Well, it depends how complex you want to make the curriculum.  I 
don't really see, for example, why an ISP routing engineer needs a 
particular knowledge of VoIP.  If the ISP offers voice, they are 
likely to have full-time voice specialist.  If the ISP is just 
providing connectivity, the VoIP and AVVID in general becomes the 
enterprise's problem.   I'd rather see more certification types, in 
more depth than breadth, in more areas.  That's the way the TAC is 
internally organized, anyway.

>
>>  Olivier Bonaventure, whom I believe reads this list, has developed a
>>  superb document that I hope will move to Informational RFC.
>
>Yes, that one is especially good.  He'll be at NANOG discussing exactly
>this:
>http://www.nanog.org/mtg-0206/bruno.html
>
>Interesting ones to me are the NO-PEER, Link Bandwidth, and the new
>Alvaro Retana "Cost Community".

There are a couple of alternatives to NO-PEER, including a concept I 
called the super-community in an I-D.  It might have advantages with 
respect to exchange points and distribution within a region, but 
NO-PEER is much more general.

>  You're starting to see the BGP
>community concept explode into the feature creepism that every IETF
>protocol does.  It will be a laugh to see how the Internet holds up to
>such concepts.  They'll be combining BGP communities and LDAP
>and XML and NFS in no time. ;>

This trend is a good part of the reason we have to limit the number 
of BGP sessions per router.  All the policy processing adds 
significantly to CPU load; it's not a forwarding capacity or RIB size 
problem.

>
>
>>  A stray comment pertinent to the arguments we see here about
>>  experience vs. lab rat, "Old Timers" who feel threatened by new and
>>  won't share knowledge, etc.  Here's a book coming out almost
>>  simultaneously with my book on the same general area.  I'm delighted!
>>  This is a sufficiently complex area that having multiple authors
>>  describing it in their own style will help the industry.  I know Phil
>>  in person, but Barry only electronically, and I'm sure they will do a
>>  great job.  I really have to think hard to consider them
>>  "competitors," rather than true professionals trying to "pay it
>  > forward".
>
>>  >I think MPLS is still niche, like ATM, but it's better to know it when
>you
>>  >are going
>>  >to need it.  Cisco all but invented MPLS as Tag-Switching,

Actually, the first implementations were at Ipsilon, which had a 
working but significantly limited, ATM-dependent product perhaps 18 
months before anyone else.  I think Nokia bought Ipsilon.
>
>
>Hahahaha, that's like saying ATM is a replacement for IP.  Or CLNS.
>Actually IPv6 is a replacement for IPv4.  Tell Nortel to work on that.

I did.  To use their euphemisms, telling things like that is one 
reason I was "optimized" out of a job.

>  >
>>  But the point I want to make is these are statistical
>>  characterizations.  The table never truly becomes stable when you are
>>  handling full routes, and the research proposals in the IRTF and
>>  elsewhere recognize that trying to get global synchronization is like
>>  my cat running away from his tail.
>
>But, in my opinion you need to "do the math" (literally) to understand the
>problem.  Something that I doubt anyone would ever teach in a "shortcut
>certification course".

Exactly.

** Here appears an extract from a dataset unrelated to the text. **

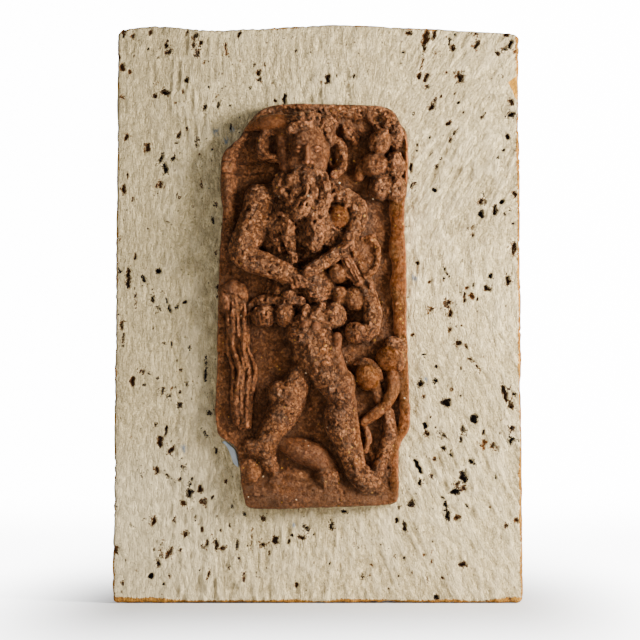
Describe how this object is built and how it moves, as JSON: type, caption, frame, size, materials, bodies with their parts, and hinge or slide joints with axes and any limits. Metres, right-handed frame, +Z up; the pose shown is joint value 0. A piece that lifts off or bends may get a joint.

I'm struggling myself with some new concepts based on 
control systems theory.  Negative feedback to a digital routing 
system is mathematically...interesting.

>
>>  >Back to the IRR/RPSL concepts, ISP's do filter.  PA space is becoming
>less
>>  >and less useful for multhoming purposes -- in Europe, ISP's only allow
>RIPE
>>  >PI space generally and won't do the PA space multihoming like US ISP's
>do.
>
>  >
>>  We are in violent agreement.  Hopefully, I will be able to have
>>  physical clue sticks made up soon.
>
>Which part are we in violent agreement about?  RIPE, Conditional
>Advertisment,
>or Multihoming NAT configurations?  You've always said yourself, "what is
>the
>problem you are trying to solve?".  Don't you think any of these
>applications of
>specific technology will help anyone?

Shortage of smart -- make that uninformed -- people.  How many times 
do you see posts to this list wanting to know how to globally 
load-balance their BGP traffic?  What fundamental misunderstanding 
causes this?

Conditional advertisement is something I wish would get into Cisco 
IGPs, where I think it's more useful than in BGP.  In general, I can 
usually hack some policy, especially with interprovider cooperation, 
that can do a semblance of conditional advertisement. Don't get me 
wrong, keep it in BGP.  But where I'd love to see it is in OSPF 
summarization.  Cisco and Bay took different approaches, each of 
which can be legitimate depending on your routing policy. I'd like 
the choice between either:  Cisco's which emphasizes stability at the 
possible risk of blackholing, and Bay's emphasis on optimal routing 
at the cost of deaggregating.

>
>IOW: What is your opinion on how to handle the multihoming announcements
>problem?  In the US, more specifically?  Should Europe/Asia be handled any
>differently?  Or do you not consider it a problem at all?  Bring the
>cluesticks ON!

Not sure which aspects you have in mind, and there's a lot of 
enterprise education needed about what various multihoming strategies 
will and won't buy them -- I spent at least a chapter on these 
choices. NO-PEER could help, because it's becoming pretty clear CIDR 
aggregation is becoming less useful due to the desire of customers 
for multiprovider multihoming.  I also find that single-provider 
multihoming to multiple POPs, with conscious local loop diversity, is 
much underutilized.

>
>Please don't say IPv6 because, well, ... we know ... we know ...

IPv6 multihoming is actually a much scarier problem.